[Some records]
---------------
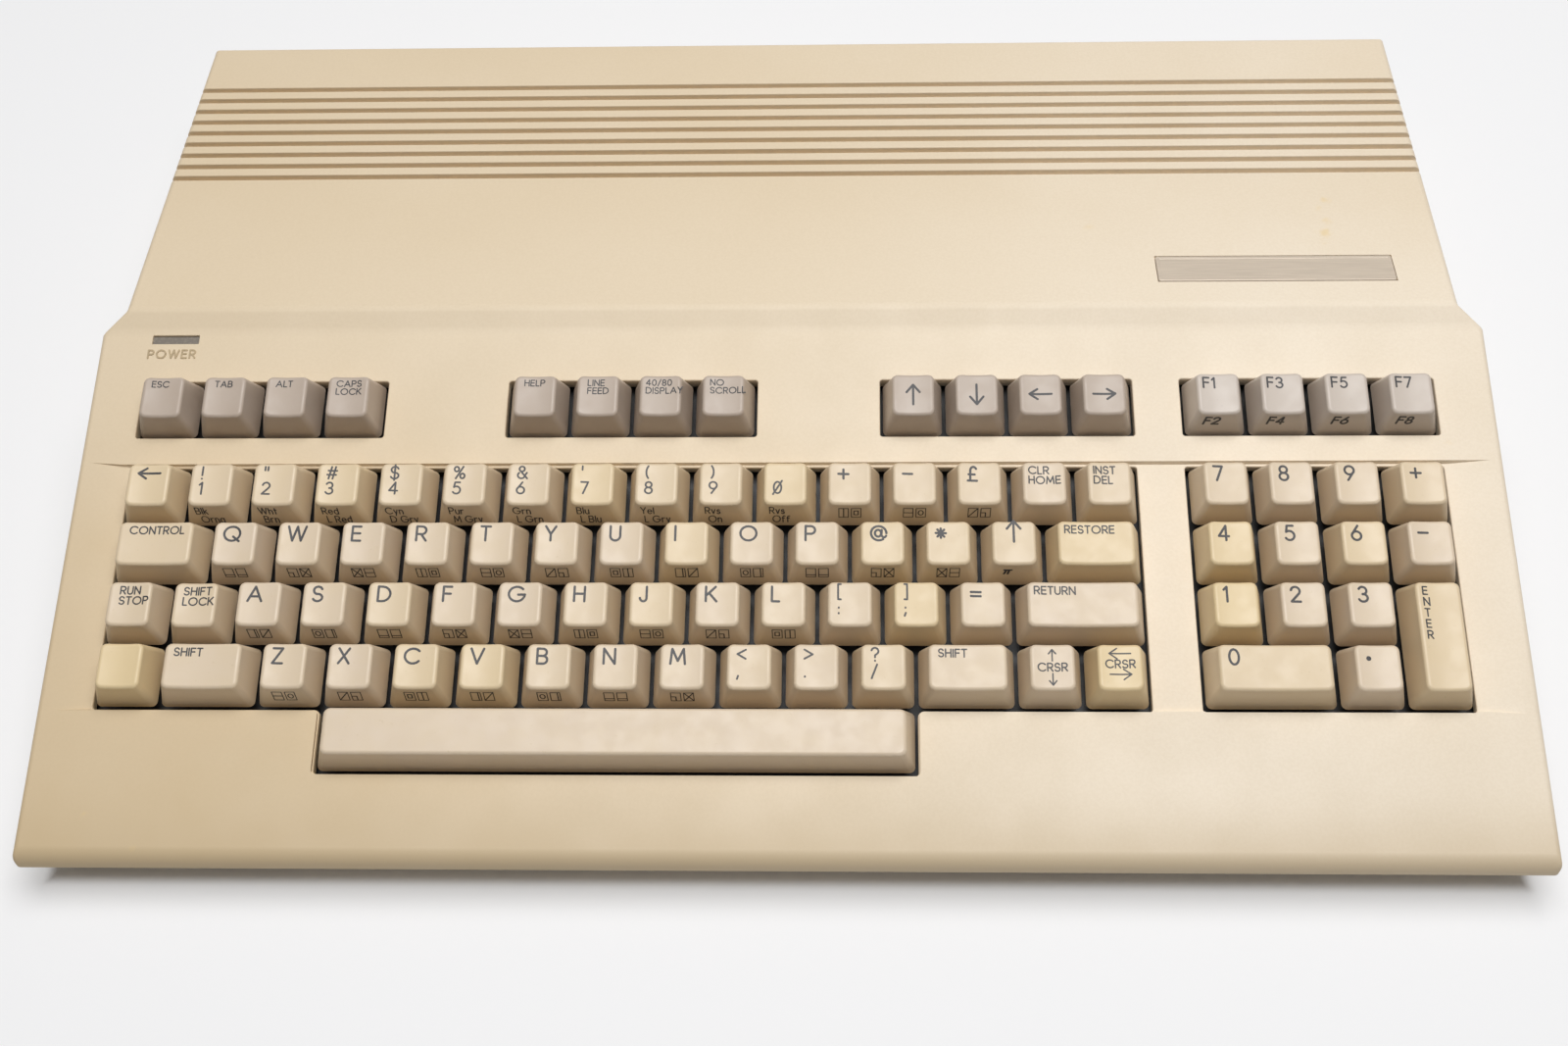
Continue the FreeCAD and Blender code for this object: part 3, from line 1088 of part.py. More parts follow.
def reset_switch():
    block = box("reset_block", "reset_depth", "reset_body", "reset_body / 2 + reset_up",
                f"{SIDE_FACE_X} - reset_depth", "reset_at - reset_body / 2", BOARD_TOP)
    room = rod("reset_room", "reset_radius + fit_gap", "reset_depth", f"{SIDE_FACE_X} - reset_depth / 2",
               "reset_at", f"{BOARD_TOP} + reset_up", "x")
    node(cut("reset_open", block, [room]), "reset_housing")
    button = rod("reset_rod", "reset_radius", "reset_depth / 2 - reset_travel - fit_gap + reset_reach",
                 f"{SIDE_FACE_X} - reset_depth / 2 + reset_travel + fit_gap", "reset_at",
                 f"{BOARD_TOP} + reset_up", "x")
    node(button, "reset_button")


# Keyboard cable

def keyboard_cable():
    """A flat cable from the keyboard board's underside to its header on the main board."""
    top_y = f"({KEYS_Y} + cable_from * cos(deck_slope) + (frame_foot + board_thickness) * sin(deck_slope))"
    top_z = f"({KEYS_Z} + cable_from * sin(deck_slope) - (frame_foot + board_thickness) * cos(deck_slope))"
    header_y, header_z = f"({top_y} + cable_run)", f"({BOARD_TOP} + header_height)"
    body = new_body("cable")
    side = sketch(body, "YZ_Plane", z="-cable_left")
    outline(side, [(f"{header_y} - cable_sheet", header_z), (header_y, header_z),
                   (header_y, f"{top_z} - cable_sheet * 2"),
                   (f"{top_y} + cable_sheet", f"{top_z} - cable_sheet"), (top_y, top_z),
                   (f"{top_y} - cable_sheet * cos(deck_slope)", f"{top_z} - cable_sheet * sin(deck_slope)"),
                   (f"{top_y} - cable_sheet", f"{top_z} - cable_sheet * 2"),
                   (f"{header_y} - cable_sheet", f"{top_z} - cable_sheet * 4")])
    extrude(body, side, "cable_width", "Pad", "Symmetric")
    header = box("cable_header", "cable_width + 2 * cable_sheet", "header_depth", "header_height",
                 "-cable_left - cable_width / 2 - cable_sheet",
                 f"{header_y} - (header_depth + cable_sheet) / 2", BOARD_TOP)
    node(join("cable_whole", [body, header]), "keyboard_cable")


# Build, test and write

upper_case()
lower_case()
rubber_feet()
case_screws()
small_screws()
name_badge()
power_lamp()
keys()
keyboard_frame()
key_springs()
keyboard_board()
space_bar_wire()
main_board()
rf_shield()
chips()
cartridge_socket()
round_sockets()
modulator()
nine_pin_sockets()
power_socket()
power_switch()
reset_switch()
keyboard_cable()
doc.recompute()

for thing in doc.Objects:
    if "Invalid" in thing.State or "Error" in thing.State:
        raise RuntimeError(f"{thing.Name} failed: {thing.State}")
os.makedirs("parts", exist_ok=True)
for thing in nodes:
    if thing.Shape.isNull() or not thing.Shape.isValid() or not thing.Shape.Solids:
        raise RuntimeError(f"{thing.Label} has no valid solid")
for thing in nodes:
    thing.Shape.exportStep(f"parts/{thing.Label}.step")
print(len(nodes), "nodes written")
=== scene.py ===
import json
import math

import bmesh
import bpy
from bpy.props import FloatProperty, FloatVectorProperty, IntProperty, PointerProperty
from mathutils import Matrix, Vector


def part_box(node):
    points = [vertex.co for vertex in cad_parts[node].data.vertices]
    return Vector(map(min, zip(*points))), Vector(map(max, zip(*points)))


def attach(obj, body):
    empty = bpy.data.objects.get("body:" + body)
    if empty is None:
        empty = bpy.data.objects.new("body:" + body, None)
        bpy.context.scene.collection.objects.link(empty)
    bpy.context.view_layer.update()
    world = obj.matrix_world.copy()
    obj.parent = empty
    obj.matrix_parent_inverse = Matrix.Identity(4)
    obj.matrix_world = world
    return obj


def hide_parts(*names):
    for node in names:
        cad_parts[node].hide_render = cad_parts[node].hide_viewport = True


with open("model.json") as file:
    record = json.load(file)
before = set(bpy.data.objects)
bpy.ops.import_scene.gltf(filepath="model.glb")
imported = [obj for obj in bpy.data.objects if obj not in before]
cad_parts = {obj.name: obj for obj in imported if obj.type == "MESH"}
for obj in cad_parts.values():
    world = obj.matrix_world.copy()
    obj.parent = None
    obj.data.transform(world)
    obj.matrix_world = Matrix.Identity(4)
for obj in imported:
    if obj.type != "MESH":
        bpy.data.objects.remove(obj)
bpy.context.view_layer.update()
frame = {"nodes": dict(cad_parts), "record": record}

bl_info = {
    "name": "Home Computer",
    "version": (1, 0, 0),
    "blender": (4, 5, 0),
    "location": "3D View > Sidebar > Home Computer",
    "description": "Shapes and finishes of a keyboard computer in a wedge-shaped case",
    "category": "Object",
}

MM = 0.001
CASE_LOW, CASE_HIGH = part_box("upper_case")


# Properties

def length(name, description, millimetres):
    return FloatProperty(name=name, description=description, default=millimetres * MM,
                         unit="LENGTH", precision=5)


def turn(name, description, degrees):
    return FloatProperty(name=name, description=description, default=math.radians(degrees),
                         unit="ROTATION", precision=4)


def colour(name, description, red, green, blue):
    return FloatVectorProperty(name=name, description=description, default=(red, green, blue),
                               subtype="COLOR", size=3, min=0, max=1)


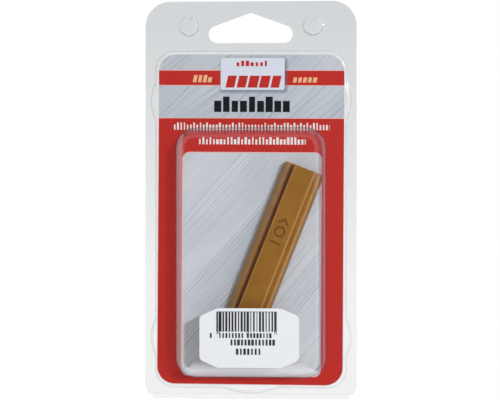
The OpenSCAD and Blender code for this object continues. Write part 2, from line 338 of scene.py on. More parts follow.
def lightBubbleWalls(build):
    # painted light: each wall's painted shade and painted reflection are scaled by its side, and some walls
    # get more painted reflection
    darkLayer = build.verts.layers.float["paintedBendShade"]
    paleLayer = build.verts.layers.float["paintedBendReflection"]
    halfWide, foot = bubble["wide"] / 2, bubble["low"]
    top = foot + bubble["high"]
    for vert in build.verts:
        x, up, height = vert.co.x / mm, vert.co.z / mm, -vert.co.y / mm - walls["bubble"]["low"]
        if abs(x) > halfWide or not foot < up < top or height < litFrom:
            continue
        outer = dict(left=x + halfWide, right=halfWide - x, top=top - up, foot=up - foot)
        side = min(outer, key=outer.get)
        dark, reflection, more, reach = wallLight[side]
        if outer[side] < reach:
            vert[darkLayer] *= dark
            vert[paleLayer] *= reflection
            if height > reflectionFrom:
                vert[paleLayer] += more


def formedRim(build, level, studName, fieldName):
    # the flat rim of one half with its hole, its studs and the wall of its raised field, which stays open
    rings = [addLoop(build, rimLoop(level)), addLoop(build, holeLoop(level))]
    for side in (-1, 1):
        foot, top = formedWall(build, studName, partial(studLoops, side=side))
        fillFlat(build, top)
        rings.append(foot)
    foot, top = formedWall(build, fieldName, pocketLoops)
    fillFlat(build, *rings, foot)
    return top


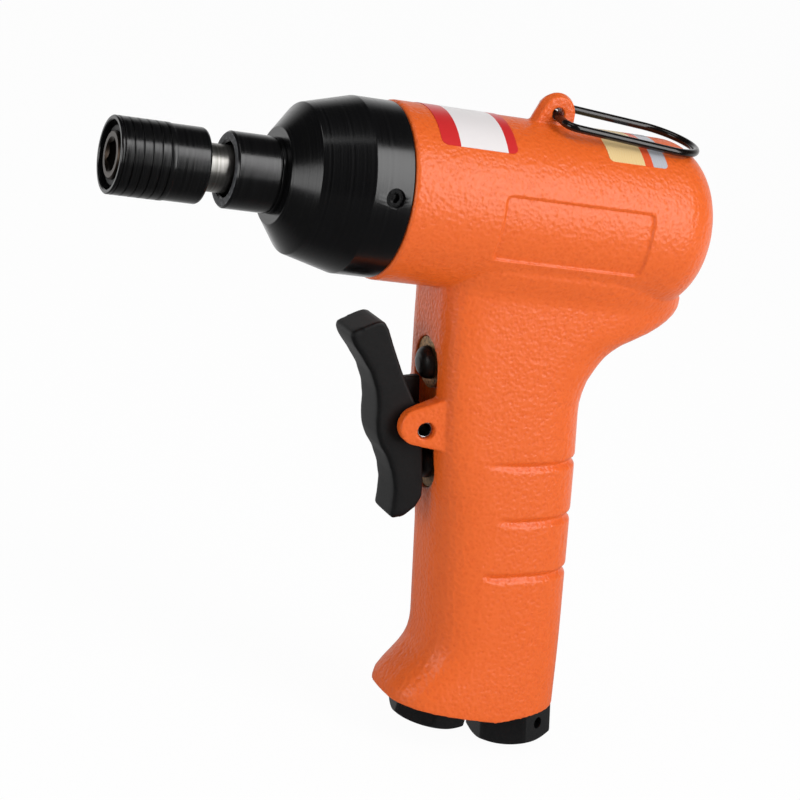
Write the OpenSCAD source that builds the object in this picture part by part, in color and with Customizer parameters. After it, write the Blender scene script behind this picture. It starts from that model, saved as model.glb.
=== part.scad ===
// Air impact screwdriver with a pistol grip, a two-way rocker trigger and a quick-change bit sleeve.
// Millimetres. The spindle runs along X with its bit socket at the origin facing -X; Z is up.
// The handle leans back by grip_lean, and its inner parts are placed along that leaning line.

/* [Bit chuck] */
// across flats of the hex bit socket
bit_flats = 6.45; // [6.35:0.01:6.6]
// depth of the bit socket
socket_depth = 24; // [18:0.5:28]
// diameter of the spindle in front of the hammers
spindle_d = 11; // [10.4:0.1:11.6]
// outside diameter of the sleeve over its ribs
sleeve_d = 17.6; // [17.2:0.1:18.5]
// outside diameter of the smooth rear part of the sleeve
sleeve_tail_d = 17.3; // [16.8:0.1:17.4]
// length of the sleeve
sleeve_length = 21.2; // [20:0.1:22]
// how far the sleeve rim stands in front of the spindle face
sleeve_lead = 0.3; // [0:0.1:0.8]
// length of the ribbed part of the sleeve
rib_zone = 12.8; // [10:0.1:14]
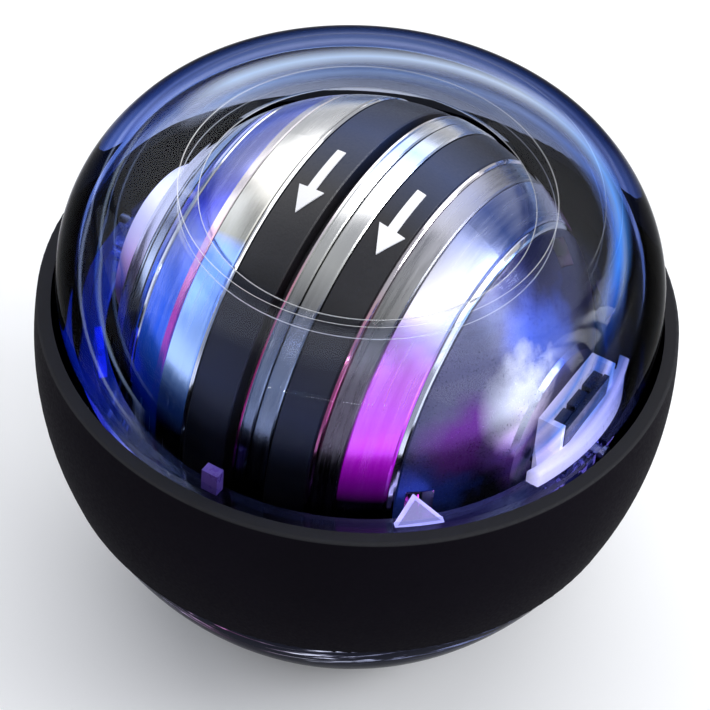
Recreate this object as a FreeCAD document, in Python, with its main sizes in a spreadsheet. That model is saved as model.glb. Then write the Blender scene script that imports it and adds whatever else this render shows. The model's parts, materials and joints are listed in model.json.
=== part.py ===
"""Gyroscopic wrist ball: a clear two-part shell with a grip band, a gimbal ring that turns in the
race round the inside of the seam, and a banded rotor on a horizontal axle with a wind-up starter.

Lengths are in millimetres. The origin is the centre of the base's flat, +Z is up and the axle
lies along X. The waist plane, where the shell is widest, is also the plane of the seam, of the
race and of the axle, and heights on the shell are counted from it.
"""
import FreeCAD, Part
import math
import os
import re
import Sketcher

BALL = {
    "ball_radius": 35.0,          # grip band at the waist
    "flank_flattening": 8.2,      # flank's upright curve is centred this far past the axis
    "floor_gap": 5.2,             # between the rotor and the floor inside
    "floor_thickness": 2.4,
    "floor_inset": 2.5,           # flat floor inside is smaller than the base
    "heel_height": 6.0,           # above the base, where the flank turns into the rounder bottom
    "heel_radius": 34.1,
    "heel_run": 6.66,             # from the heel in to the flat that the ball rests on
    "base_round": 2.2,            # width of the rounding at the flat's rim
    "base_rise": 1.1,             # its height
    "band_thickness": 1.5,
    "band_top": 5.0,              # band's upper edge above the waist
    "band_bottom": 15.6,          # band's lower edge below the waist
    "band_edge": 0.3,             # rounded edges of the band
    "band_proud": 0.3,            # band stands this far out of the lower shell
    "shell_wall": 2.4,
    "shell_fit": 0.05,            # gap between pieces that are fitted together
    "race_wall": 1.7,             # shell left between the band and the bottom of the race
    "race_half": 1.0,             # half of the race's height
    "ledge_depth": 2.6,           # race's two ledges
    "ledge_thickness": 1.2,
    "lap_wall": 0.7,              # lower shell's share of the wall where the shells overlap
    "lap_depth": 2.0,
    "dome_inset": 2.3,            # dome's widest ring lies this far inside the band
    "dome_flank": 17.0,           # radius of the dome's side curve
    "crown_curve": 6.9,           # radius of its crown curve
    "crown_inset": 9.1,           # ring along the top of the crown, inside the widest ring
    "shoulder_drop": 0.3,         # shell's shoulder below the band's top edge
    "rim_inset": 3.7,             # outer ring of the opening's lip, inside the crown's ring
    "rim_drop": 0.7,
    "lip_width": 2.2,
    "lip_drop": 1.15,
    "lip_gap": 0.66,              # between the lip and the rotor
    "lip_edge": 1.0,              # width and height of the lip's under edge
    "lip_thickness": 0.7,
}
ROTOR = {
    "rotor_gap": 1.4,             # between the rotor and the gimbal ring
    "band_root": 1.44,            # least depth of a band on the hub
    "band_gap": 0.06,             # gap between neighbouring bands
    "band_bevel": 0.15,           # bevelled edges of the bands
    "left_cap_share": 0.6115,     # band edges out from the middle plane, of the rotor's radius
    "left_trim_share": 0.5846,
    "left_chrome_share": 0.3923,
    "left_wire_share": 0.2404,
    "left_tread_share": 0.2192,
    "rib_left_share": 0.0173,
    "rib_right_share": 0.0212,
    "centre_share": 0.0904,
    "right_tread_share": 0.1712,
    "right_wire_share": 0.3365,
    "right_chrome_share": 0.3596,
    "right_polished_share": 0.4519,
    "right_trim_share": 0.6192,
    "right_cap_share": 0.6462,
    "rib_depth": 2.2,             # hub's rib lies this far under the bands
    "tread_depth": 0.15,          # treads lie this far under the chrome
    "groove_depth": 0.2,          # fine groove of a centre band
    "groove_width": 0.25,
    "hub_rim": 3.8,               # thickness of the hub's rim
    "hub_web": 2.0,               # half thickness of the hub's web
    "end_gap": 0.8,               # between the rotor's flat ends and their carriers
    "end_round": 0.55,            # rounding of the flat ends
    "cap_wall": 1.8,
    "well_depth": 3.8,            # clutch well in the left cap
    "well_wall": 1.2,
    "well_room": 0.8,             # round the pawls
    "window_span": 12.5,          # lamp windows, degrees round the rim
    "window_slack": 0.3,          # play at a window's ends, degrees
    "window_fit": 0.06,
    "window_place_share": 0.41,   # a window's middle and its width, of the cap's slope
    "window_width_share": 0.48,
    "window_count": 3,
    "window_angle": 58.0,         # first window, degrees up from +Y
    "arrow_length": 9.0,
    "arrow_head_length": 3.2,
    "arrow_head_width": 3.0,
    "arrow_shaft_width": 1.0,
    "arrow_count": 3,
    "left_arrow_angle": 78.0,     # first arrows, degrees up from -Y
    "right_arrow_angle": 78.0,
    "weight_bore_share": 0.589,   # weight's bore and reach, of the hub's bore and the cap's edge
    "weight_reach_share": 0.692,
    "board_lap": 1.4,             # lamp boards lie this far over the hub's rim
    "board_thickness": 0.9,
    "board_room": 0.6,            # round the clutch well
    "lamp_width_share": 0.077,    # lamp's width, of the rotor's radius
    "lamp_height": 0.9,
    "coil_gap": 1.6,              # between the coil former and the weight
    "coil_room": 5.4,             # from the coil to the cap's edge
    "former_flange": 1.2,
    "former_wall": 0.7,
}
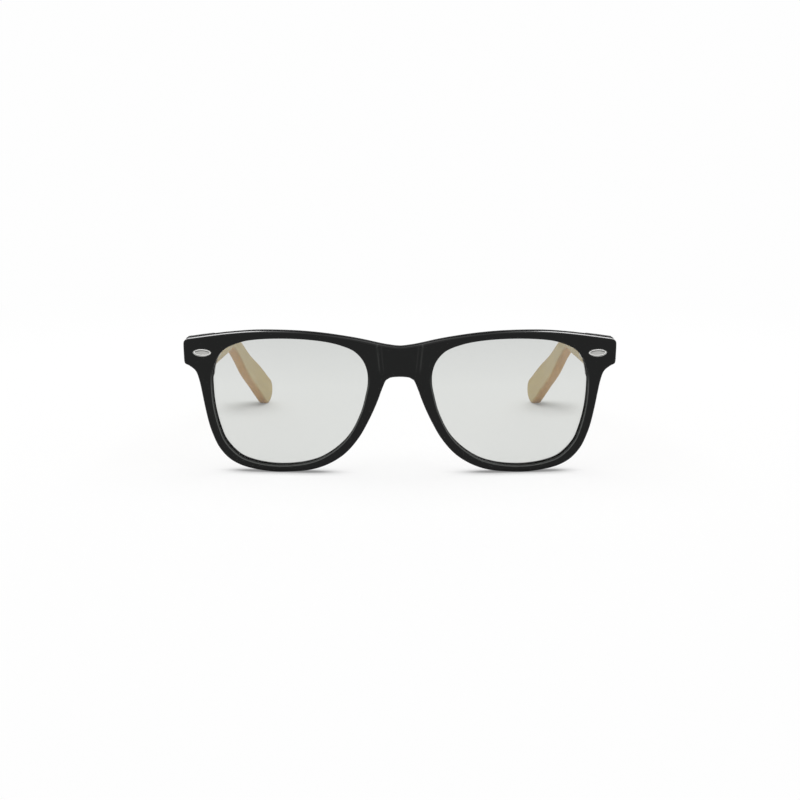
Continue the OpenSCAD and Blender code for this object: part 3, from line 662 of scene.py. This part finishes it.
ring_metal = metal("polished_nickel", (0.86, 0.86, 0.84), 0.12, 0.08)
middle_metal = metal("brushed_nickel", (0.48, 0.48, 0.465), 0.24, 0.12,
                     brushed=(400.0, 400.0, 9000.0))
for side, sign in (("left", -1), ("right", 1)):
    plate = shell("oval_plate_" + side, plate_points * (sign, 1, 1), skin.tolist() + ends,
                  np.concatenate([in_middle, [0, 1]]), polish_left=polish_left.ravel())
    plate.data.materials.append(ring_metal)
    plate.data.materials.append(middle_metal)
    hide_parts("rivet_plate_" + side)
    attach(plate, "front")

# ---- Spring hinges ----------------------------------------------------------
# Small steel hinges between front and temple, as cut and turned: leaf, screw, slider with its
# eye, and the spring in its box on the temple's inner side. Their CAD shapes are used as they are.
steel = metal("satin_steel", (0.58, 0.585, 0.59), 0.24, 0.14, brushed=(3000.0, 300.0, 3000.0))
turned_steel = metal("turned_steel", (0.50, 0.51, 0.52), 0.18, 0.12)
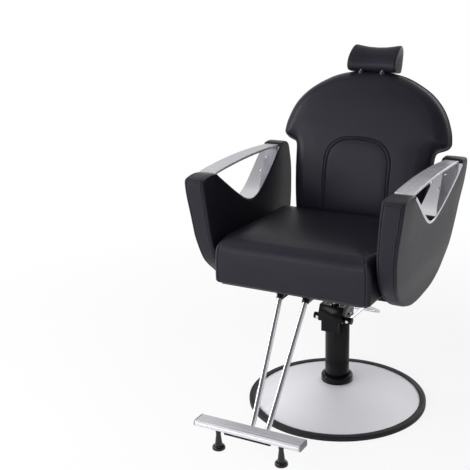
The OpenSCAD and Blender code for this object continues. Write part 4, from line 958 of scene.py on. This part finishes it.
---------------
Directions for this task:
The lines to quote run from the one containing "# Build, test and write" to the one containing "obj.matrix_parent_inverse = Matrix.Identity(4)". Quote them exactly, with both of those lines, and nothing else.

Task solution:
# Build, test and write

upper_case()
lower_case()
rubber_feet()
case_screws()
small_screws()
name_badge()
power_lamp()
keys()
keyboard_frame()
key_springs()
keyboard_board()
space_bar_wire()
main_board()
rf_shield()
chips()
cartridge_socket()
round_sockets()
modulator()
nine_pin_sockets()
power_socket()
power_switch()
reset_switch()
keyboard_cable()
doc.recompute()

for thing in doc.Objects:
    if "Invalid" in thing.State or "Error" in thing.State:
        raise RuntimeError(f"{thing.Name} failed: {thing.State}")
os.makedirs("parts", exist_ok=True)
for thing in nodes:
    if thing.Shape.isNull() or not thing.Shape.isValid() or not thing.Shape.Solids:
        raise RuntimeError(f"{thing.Label} has no valid solid")
for thing in nodes:
    thing.Shape.exportStep(f"parts/{thing.Label}.step")
print(len(nodes), "nodes written")
=== scene.py ===
import json
import math

import bmesh
import bpy
from bpy.props import FloatProperty, FloatVectorProperty, IntProperty, PointerProperty
from mathutils import Matrix, Vector


def part_box(node):
    points = [vertex.co for vertex in cad_parts[node].data.vertices]
    return Vector(map(min, zip(*points))), Vector(map(max, zip(*points)))


def attach(obj, body):
    empty = bpy.data.objects.get("body:" + body)
    if empty is None:
        empty = bpy.data.objects.new("body:" + body, None)
        bpy.context.scene.collection.objects.link(empty)
    bpy.context.view_layer.update()
    world = obj.matrix_world.copy()
    obj.parent = empty
    obj.matrix_parent_inverse = Matrix.Identity(4)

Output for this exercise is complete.